On the jungle moon, the two factions attempt to parley, only to be attacked by wild animals native to the moon. Cassian uses the opportunity to escape in the stolen TIE Avenger, and the jungle moon is revealed to be Yavin 4.

== Production ==
=== Development ===
The episode was written by series creator Tony Gilroy, in his seventh writing credit for the show, and directed by Ariel Kleiman, who would go on to also direct the next four episodes of the series. The episodes of Andors second season, like those of its first, are split up into blocks, or story arcs, of three episodes; however, unlike in season one, each arc begins with a time skip of one year from the previous episode. Gilroy decided to structure the season this way after concluding that the original five-season plan for the show was unfeasible, and needing some way to bridge the four years between season 1 and Rogue One (2016) in a single season. As proof of concept, he wrote the first and last episodes of each would-be arc, and eventually decided on this structure for the season.

=== Writing ===
"Sagrona Teema" marks the mid-point of the first three-episode block of the season, and was the last arc to be written. Gilroy finished the script for the third episode on a flight days before the start of the 2023 Writers Guild of America strike. The planet Mina-Rau was named after the daughter of Tom Bissell, another writer for the season, who penned episodes 10–12.

=== Casting ===
Diego Luna, Stellan Skarsgård, Genevieve O'Reilly, Adria Arjona, Denise Gough, Faye Marsay, Elizabeth Dulau, Anton Lesser, Joplin Sibtain, Ben Miles, Muhannad Bhaier, Alastair Mackenzie and Richard Dillane all reprise their roles from the first season. The roles of Bardi and Gerdis are played by Benjamin Norris and Sam Gilroy, the son of series creator Tony Gilroy, respectively. The two were cast by Gilroy himself after he observed their rowdy behavior at a family gathering and thought they would serve as good fits for the roles of the squabbling Maya Pei rebels. Pierro Niel-Mee joins the series' ensemble as Erskin Semaj, a character originally seen in Star Wars Rebels (2014–2018) who serves as an aide to Mon.

=== Filming ===
"Sagrona Teema" was filmed in the United Kingdom, similar to the majority of the series. The first block of the season was the last to be filmed, and faced some disruptions due to the 2023 Hollywood labor disputes, specifically in the Central England Midlands, where the crew had planted 200 acres of rye for the scenes on Mina-Rau.
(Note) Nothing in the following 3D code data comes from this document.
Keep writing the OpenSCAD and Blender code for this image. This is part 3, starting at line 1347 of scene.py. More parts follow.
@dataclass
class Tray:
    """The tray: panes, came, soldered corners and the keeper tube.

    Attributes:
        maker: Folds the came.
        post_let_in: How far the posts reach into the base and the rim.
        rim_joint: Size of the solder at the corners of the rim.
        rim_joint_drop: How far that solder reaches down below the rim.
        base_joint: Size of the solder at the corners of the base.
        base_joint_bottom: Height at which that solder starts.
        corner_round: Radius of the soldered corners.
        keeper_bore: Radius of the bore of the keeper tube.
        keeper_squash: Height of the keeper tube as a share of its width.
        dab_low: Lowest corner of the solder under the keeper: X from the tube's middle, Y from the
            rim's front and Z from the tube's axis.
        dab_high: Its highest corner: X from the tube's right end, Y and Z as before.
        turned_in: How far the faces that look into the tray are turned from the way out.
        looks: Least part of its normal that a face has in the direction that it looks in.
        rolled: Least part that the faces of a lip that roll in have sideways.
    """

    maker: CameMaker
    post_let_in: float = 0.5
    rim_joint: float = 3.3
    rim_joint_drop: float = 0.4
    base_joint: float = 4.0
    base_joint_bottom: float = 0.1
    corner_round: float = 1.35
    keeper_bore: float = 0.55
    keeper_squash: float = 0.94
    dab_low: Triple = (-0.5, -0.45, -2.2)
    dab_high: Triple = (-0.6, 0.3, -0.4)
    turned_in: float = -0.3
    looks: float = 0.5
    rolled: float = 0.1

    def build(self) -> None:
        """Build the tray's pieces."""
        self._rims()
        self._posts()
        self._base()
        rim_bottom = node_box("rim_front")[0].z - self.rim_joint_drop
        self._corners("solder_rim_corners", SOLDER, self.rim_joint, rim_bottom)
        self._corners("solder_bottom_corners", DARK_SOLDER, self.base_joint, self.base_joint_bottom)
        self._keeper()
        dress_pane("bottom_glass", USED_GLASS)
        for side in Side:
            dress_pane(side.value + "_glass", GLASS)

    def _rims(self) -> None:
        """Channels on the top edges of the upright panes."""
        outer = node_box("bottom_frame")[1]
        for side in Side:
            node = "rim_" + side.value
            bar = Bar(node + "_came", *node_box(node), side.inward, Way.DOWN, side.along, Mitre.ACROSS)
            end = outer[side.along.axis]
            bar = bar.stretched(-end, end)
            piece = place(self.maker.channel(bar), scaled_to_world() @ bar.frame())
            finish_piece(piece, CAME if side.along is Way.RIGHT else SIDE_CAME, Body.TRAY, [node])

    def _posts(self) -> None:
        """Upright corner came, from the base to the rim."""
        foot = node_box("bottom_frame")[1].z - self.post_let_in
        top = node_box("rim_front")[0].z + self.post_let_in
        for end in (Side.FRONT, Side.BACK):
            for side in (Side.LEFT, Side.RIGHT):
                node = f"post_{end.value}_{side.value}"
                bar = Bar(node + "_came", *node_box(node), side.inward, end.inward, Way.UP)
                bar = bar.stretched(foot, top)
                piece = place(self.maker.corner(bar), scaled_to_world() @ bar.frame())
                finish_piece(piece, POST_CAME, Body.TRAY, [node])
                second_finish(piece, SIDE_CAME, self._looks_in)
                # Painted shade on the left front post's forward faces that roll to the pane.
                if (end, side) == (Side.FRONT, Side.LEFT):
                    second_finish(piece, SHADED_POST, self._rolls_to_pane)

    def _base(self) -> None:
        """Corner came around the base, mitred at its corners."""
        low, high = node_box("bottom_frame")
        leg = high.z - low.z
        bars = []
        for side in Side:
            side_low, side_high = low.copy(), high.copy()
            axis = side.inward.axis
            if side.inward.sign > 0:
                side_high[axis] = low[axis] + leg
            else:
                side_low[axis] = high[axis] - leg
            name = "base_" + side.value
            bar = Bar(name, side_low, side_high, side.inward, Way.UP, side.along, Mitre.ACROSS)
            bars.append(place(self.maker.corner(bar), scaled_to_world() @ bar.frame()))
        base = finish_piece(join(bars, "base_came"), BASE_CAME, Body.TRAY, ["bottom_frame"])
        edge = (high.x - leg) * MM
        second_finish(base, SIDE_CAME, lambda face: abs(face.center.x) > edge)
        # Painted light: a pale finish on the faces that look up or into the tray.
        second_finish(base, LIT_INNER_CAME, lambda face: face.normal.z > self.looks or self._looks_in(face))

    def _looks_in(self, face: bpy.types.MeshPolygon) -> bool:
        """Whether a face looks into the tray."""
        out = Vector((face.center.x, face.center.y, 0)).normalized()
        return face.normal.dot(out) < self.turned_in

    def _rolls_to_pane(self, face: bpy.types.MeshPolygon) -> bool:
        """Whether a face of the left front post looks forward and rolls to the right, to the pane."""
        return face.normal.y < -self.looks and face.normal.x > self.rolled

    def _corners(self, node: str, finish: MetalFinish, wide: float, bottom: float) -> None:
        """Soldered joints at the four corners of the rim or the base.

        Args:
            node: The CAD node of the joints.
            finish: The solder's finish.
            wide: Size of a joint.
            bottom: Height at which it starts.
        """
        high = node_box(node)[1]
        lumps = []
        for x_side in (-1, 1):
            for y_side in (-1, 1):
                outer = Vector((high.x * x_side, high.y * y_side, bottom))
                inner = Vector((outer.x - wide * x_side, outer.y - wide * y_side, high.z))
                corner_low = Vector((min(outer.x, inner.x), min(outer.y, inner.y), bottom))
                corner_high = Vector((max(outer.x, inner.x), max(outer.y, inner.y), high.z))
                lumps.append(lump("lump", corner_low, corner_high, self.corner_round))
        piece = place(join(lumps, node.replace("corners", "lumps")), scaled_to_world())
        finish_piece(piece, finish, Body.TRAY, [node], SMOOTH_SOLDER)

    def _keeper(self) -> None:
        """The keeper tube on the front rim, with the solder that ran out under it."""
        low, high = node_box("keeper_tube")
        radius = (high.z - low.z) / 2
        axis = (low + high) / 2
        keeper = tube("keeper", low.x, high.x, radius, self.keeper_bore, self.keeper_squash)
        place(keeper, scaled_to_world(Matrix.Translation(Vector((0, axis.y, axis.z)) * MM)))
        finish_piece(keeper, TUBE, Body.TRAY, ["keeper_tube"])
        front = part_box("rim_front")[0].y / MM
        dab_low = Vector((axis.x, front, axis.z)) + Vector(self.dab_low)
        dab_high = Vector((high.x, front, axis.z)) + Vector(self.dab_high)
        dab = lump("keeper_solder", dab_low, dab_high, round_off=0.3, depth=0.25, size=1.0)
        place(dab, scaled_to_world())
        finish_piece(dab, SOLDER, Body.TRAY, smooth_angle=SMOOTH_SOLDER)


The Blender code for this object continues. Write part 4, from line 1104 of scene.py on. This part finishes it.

Filming for the Chandrila mountains took place at the Montserrat mountain range.

=== Music ===
The original score for "Sagrona Teema", as with nine other episodes of the season's twelve, (Note: All episodes of season 2 but "Ever Been to Ghorman?" and "I Have Friends Everywhere" credit Roberts as the main composer) was composed by Brandon Roberts, replacing Nicholas Britell, the composer for the show's first season, due to scheduling conflicts.

The soundtrack for the episode was released alongside that of the other two episodes in its block on April 25, 2025, via Walt Disney Records as part of the first of four volumes of the second season's original score.
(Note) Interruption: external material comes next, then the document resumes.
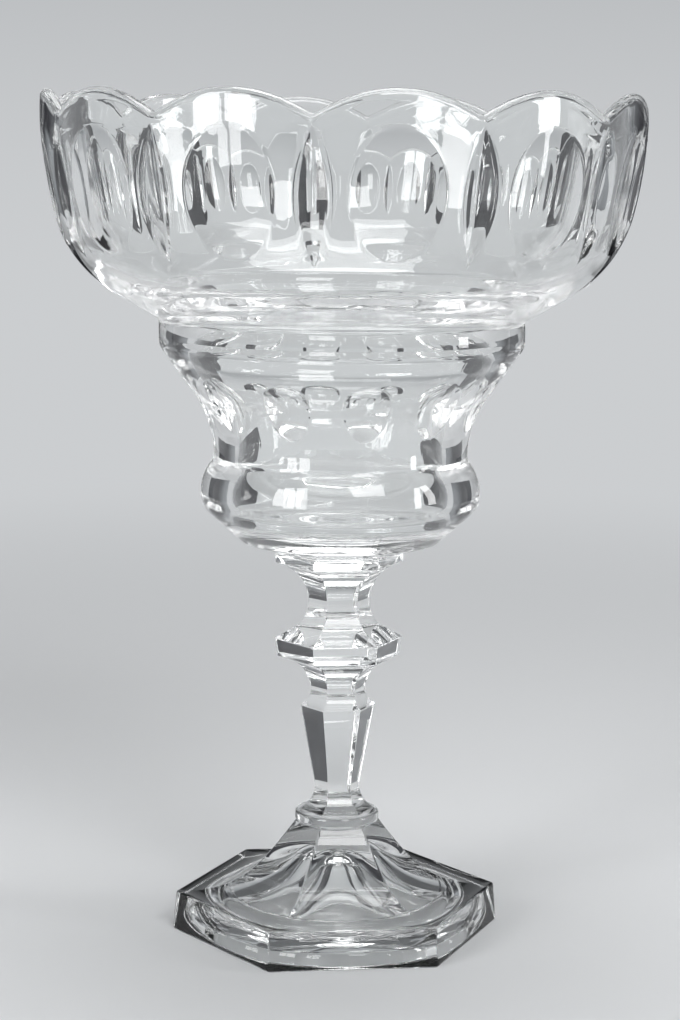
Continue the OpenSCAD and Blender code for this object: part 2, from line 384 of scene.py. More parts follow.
@dataclass
class Shell:
    """A closed shell of bands between a first and a last pole on the axis.

    The surface lies to the left of the rows' way, which is outside for an outline
    that runs up the outside and down the inside.
    """

    name: str
    first_pole: float
    last_pole: float
    bands: list[Band] = field(default_factory=list)
    pole_slots: tuple[Slot, Slot] = (Slot.POLISHED, Slot.POLISHED)

    def add(self, points: np.ndarray, slots: np.ndarray | Slot = Slot.POLISHED) -> None:
        """Add a band, with the slot numbers of the faces above each row or one slot for all."""
        numbers = slots.value if isinstance(slots, Slot) else slots
        self.bands.append(Band(points, np.broadcast_to(numbers, len(points))))

    def faces(self) -> tuple[np.ndarray, list[np.ndarray], list[np.ndarray]]:
        """Number the corners and list the faces.

        Returns:
            All corners, the faces as arrays of one width each, and their slots.
        """
        corners = [np.array([[0.0, 0.0, self.first_pole]])]
        faces: list[np.ndarray] = []
        slots: list[np.ndarray] = []
        start = 1
        before: np.ndarray | None = None
        before_slot = self.pole_slots[0].value
        for band in self.bands:
            rows, columns = band.points.shape[:2]
            number = start + np.arange(rows * columns).reshape(rows, columns)
            corners.append(band.points.reshape(-1, 3))
            here, there = number, np.roll(number, -1, axis=1)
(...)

Andor Season 2: Episode 2 (Original Soundtrack)
| No. | Title | Length |
|---|---|---|
| 1. | "There's Nothing Out Here!" | 2:40 |
| 2. | "Jungle Escalation" | 1:22 |
| 3. | "The Challenge" | 1:54 |
| 4. | "Five Hands" | 3:38 |
| 5. | "He's Getting Away!" | 1:33 |
| Total length: |  | 11:05 |

== Release ==
"Sagrona Teema" was released on Disney+ on April 22, 2025, as part of a three-episode block, alongside "One Year Later" and "Harvest". The episode was expected to be released in August 2024, but it was delayed due to the 2023 Hollywood labor disputes.

== Reception ==
=== Critical response ===
The review aggregator website Rotten Tomatoes reports an 86% approval rating, based on 7 reviews.

William Hughes of The A.V. Club gave a positive review, writing "many of the individual moments are riveting, the performances almost uniformly excellent." Mike Redmond of Pajiba also gave a positive review, summarizing that "My major concern was that each episode would be too dense to digest so quickly, but so far, they have flowed effortlessly into each other. I didn't want them to stop".